__Task directions__:
Every line that includes the word "import" is to be listed.

========

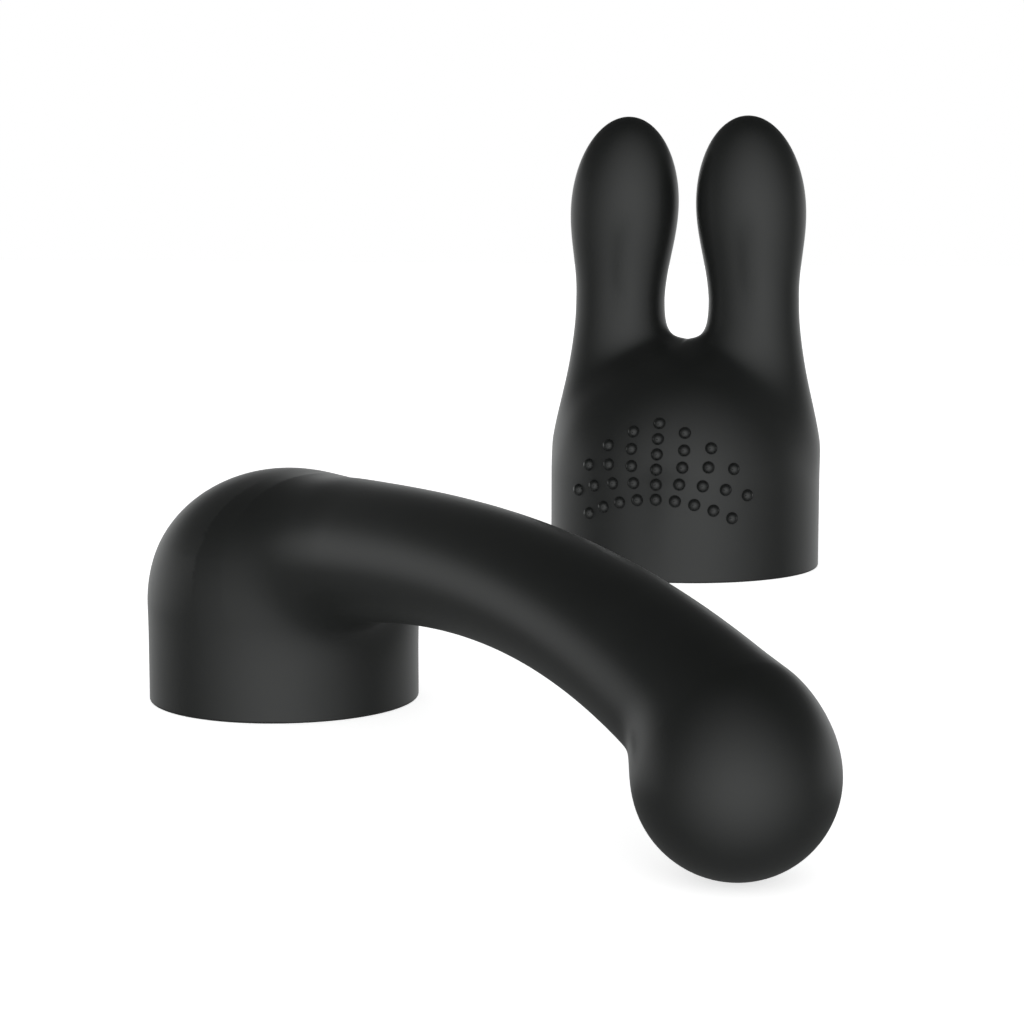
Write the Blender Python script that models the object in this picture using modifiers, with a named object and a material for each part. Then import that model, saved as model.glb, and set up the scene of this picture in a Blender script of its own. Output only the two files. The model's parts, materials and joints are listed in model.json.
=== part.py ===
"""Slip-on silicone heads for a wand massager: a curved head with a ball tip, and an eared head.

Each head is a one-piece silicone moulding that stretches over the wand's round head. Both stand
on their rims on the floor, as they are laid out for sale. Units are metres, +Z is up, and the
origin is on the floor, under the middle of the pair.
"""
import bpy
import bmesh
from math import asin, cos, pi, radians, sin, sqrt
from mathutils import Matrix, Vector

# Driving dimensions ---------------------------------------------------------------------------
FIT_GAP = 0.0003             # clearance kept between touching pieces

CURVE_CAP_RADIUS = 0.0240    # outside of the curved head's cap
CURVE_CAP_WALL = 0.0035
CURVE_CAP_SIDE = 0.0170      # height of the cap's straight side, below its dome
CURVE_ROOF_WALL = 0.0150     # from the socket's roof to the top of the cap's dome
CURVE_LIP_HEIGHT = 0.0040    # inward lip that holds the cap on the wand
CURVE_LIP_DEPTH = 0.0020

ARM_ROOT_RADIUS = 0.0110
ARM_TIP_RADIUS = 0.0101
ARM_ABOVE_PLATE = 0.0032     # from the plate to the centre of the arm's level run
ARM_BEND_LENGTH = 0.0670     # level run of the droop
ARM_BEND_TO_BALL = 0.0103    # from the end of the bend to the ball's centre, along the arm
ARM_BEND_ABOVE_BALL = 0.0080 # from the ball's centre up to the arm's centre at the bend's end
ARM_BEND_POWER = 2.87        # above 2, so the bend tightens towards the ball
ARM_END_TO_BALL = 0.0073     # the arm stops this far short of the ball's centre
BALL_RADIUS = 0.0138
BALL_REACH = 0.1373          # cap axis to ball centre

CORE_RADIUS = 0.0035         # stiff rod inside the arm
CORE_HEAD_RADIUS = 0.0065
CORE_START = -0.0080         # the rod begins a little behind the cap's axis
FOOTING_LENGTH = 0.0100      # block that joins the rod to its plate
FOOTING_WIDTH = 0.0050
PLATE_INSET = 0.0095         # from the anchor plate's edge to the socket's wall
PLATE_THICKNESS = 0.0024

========

__Exercise solution__:
Write the Blender Python script that models the object in this picture using modifiers, with a named object and a material for each part. Then import that model, saved as model.glb, and set up the scene of this picture in a Blender script of its own. Output only the two files. The model's parts, materials and joints are listed in model.json.
import bpy
import bmesh
from math import asin, cos, pi, radians, sin, sqrt
from mathutils import Matrix, Vector